• [To be done] Please return the full listing below without altering anything.

• [Stored data]
★ ★ ★ ★

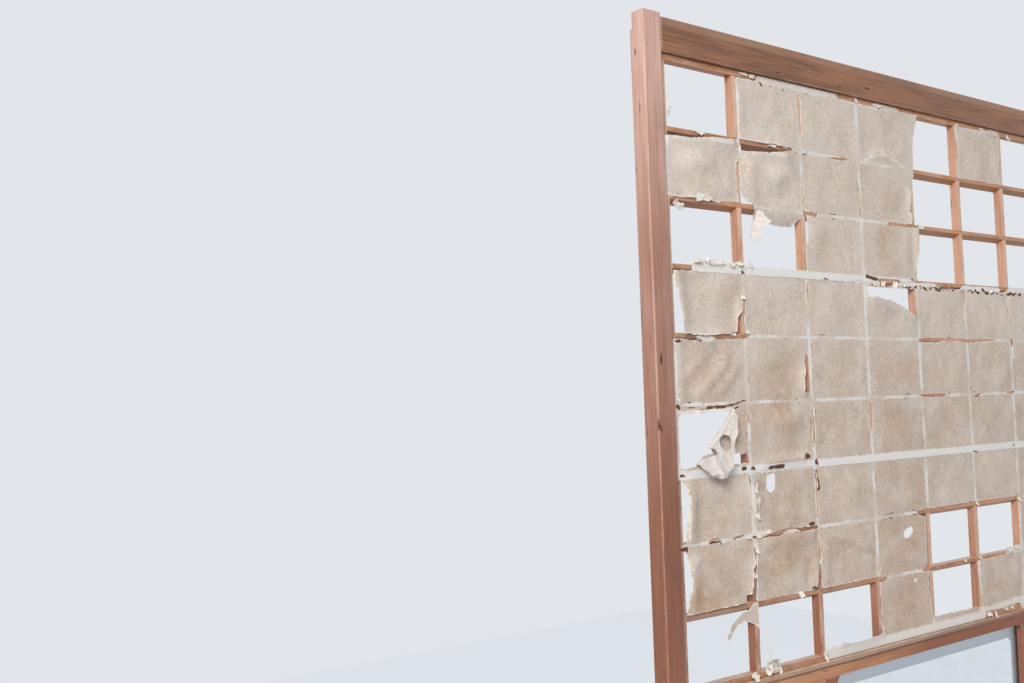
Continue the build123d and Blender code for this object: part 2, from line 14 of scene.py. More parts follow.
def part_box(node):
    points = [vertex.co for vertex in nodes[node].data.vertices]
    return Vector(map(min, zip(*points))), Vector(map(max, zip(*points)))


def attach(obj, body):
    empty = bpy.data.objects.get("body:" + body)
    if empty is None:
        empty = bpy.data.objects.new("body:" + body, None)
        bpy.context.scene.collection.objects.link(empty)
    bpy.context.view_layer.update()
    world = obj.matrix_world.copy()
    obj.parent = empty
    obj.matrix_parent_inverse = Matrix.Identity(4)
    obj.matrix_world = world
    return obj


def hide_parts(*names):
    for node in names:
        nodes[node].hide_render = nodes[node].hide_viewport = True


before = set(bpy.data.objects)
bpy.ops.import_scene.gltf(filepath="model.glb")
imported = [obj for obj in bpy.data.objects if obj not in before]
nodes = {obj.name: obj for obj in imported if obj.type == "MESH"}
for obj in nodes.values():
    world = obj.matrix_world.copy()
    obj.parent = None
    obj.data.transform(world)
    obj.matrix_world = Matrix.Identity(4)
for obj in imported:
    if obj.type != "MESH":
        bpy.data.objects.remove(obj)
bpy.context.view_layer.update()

★ ★ ★ ★

• [Task result]
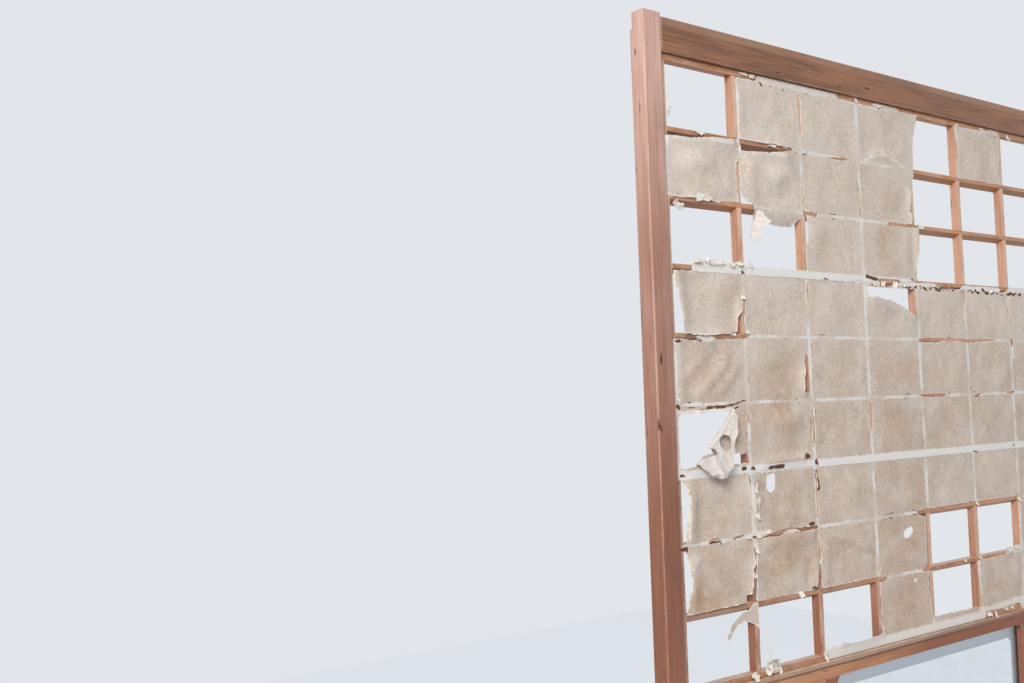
Continue the build123d and Blender code for this object: part 2, from line 14 of scene.py. More parts follow.
def part_box(node):
    points = [vertex.co for vertex in nodes[node].data.vertices]
    return Vector(map(min, zip(*points))), Vector(map(max, zip(*points)))


def attach(obj, body):
    empty = bpy.data.objects.get("body:" + body)
    if empty is None:
        empty = bpy.data.objects.new("body:" + body, None)
        bpy.context.scene.collection.objects.link(empty)
    bpy.context.view_layer.update()
    world = obj.matrix_world.copy()
    obj.parent = empty
    obj.matrix_parent_inverse = Matrix.Identity(4)
    obj.matrix_world = world
    return obj


def hide_parts(*names):
    for node in names:
        nodes[node].hide_render = nodes[node].hide_viewport = True


before = set(bpy.data.objects)
bpy.ops.import_scene.gltf(filepath="model.glb")
imported = [obj for obj in bpy.data.objects if obj not in before]
nodes = {obj.name: obj for obj in imported if obj.type == "MESH"}
for obj in nodes.values():
    world = obj.matrix_world.copy()
    obj.parent = None
    obj.data.transform(world)
    obj.matrix_world = Matrix.Identity(4)
for obj in imported:
    if obj.type != "MESH":
        bpy.data.objects.remove(obj)
bpy.context.view_layer.update()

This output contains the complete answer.